**The problem**
Write out each line from the data below that includes the word "JSON".
********************
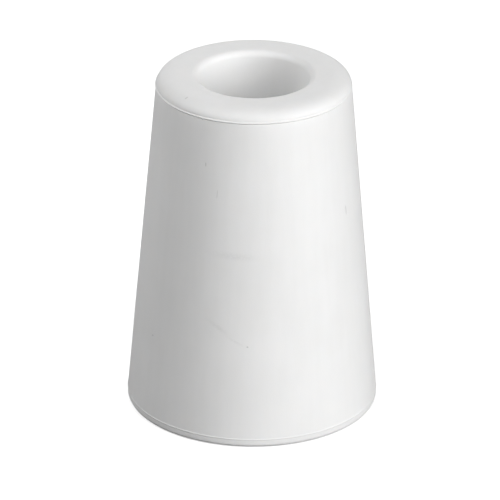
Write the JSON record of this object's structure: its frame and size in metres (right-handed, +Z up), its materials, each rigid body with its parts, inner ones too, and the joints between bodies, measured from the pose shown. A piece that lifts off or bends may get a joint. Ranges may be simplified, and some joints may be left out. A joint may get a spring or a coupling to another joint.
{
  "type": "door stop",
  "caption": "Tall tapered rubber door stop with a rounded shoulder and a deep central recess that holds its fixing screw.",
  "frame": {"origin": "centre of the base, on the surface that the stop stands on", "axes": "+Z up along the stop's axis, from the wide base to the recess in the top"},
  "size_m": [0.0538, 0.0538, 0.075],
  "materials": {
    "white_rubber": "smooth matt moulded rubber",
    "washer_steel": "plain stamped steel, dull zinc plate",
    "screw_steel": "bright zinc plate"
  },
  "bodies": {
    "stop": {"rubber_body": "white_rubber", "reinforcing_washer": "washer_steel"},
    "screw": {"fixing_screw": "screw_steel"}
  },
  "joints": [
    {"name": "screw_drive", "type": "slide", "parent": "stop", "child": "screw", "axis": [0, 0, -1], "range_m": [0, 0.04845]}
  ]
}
********************
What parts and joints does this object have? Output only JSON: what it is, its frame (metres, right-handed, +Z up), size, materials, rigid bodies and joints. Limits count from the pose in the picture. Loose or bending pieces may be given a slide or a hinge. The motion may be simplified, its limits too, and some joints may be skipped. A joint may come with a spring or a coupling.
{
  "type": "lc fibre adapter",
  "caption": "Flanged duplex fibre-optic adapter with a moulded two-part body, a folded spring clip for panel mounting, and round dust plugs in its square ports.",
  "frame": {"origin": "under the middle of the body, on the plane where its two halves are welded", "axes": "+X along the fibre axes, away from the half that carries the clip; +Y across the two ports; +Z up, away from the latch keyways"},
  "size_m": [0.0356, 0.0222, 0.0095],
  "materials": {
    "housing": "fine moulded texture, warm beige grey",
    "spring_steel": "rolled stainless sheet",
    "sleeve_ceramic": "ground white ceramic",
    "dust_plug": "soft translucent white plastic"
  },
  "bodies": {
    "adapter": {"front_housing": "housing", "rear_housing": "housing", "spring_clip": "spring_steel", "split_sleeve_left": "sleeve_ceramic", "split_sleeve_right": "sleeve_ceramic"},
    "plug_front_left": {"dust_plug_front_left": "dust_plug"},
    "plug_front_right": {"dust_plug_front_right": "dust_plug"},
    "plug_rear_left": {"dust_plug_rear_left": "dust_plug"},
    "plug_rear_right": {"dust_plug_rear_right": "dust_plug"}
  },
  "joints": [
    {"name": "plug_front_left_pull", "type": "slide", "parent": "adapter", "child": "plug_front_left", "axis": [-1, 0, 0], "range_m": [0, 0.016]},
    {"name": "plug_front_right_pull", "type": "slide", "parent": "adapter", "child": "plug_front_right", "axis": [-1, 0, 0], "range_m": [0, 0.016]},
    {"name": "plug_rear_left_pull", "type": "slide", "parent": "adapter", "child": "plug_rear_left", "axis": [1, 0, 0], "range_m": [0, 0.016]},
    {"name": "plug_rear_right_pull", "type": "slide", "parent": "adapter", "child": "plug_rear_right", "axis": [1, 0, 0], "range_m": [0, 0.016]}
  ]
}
********************
**Response**
Write the JSON record of this object's structure: its frame and size in metres (right-handed, +Z up), its materials, each rigid body with its parts, inner ones too, and the joints between bodies, measured from the pose shown. A piece that lifts off or bends may get a joint. Ranges may be simplified, and some joints may be left out. A joint may get a spring or a coupling to another joint.
What parts and joints does this object have? Output only JSON: what it is, its frame (metres, right-handed, +Z up), size, materials, rigid bodies and joints. Limits count from the pose in the picture. Loose or bending pieces may be given a slide or a hinge. The motion may be simplified, its limits too, and some joints may be skipped. A joint may come with a spring or a coupling.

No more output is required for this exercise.